> What is being asked:
Give back the full material, exactly as it reads.

> Data extract:

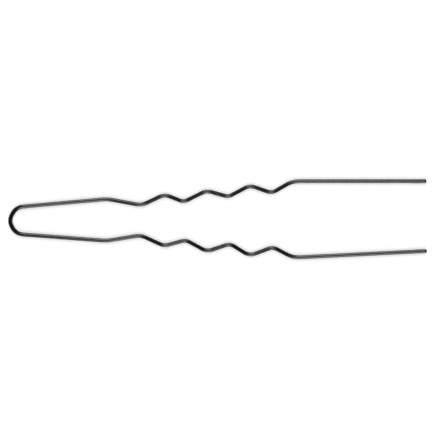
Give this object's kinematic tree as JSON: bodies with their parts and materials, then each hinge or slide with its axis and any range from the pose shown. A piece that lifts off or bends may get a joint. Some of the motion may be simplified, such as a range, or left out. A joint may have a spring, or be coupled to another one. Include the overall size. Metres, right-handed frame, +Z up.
{
  "type": "waved hairpin",
  "caption": "U-shaped hairpin of round black-lacquered spring wire with crimped legs that spring open and shut to hold a coil of hair.",
  "frame": {"origin": "middle of the pin's outline, seen from above, on the plane that its wire lies on", "axes": "+X along the pin from its bow to its tips, +Y towards the left leg as seen from the bow, +Z up from the surface that the pin lies on"},
  "size_m": [0.076, 0.0146, 0.0008],
  "materials": {
    "black_lacquer": "glossy black stoving lacquer over 0.70 mm spring steel wire"
  },
  "bodies": {
    "bow": {"bow": "black_lacquer"},
    "left_leg": {"left_leg": "black_lacquer"},
    "right_leg": {"right_leg": "black_lacquer"}
  },
  "joints": [
    {"name": "left_leg_flex", "type": "hinge", "parent": "bow", "child": "left_leg", "pos_m": [-0.02733, 0.00329, 0.00038], "axis": [0, 0, 1], "range_deg": [-5, 10], "stiffness_Nm_per_rad": 0.067},
    {"name": "right_leg_flex", "type": "hinge", "parent": "bow", "child": "right_leg", "pos_m": [-0.02733, -0.00313, 0.00038], "axis": [0, 0, -1], "range_deg": [-5, 10], "stiffness_Nm_per_rad": 0.067}
  ]
}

> Complete answer:
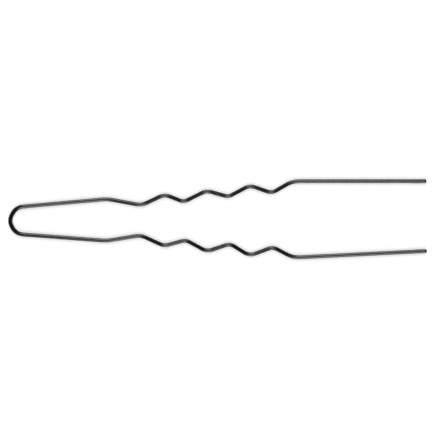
Give this object's kinematic tree as JSON: bodies with their parts and materials, then each hinge or slide with its axis and any range from the pose shown. A piece that lifts off or bends may get a joint. Some of the motion may be simplified, such as a range, or left out. A joint may have a spring, or be coupled to another one. Include the overall size. Metres, right-handed frame, +Z up.
{
  "type": "waved hairpin",
  "caption": "U-shaped hairpin of round black-lacquered spring wire with crimped legs that spring open and shut to hold a coil of hair.",
  "frame": {"origin": "middle of the pin's outline, seen from above, on the plane that its wire lies on", "axes": "+X along the pin from its bow to its tips, +Y towards the left leg as seen from the bow, +Z up from the surface that the pin lies on"},
  "size_m": [0.076, 0.0146, 0.0008],
  "materials": {
    "black_lacquer": "glossy black stoving lacquer over 0.70 mm spring steel wire"
  },
  "bodies": {
    "bow": {"bow": "black_lacquer"},
    "left_leg": {"left_leg": "black_lacquer"},
    "right_leg": {"right_leg": "black_lacquer"}
  },
  "joints": [
    {"name": "left_leg_flex", "type": "hinge", "parent": "bow", "child": "left_leg", "pos_m": [-0.02733, 0.00329, 0.00038], "axis": [0, 0, 1], "range_deg": [-5, 10], "stiffness_Nm_per_rad": 0.067},
    {"name": "right_leg_flex", "type": "hinge", "parent": "bow", "child": "right_leg", "pos_m": [-0.02733, -0.00313, 0.00038], "axis": [0, 0, -1], "range_deg": [-5, 10], "stiffness_Nm_per_rad": 0.067}
  ]
}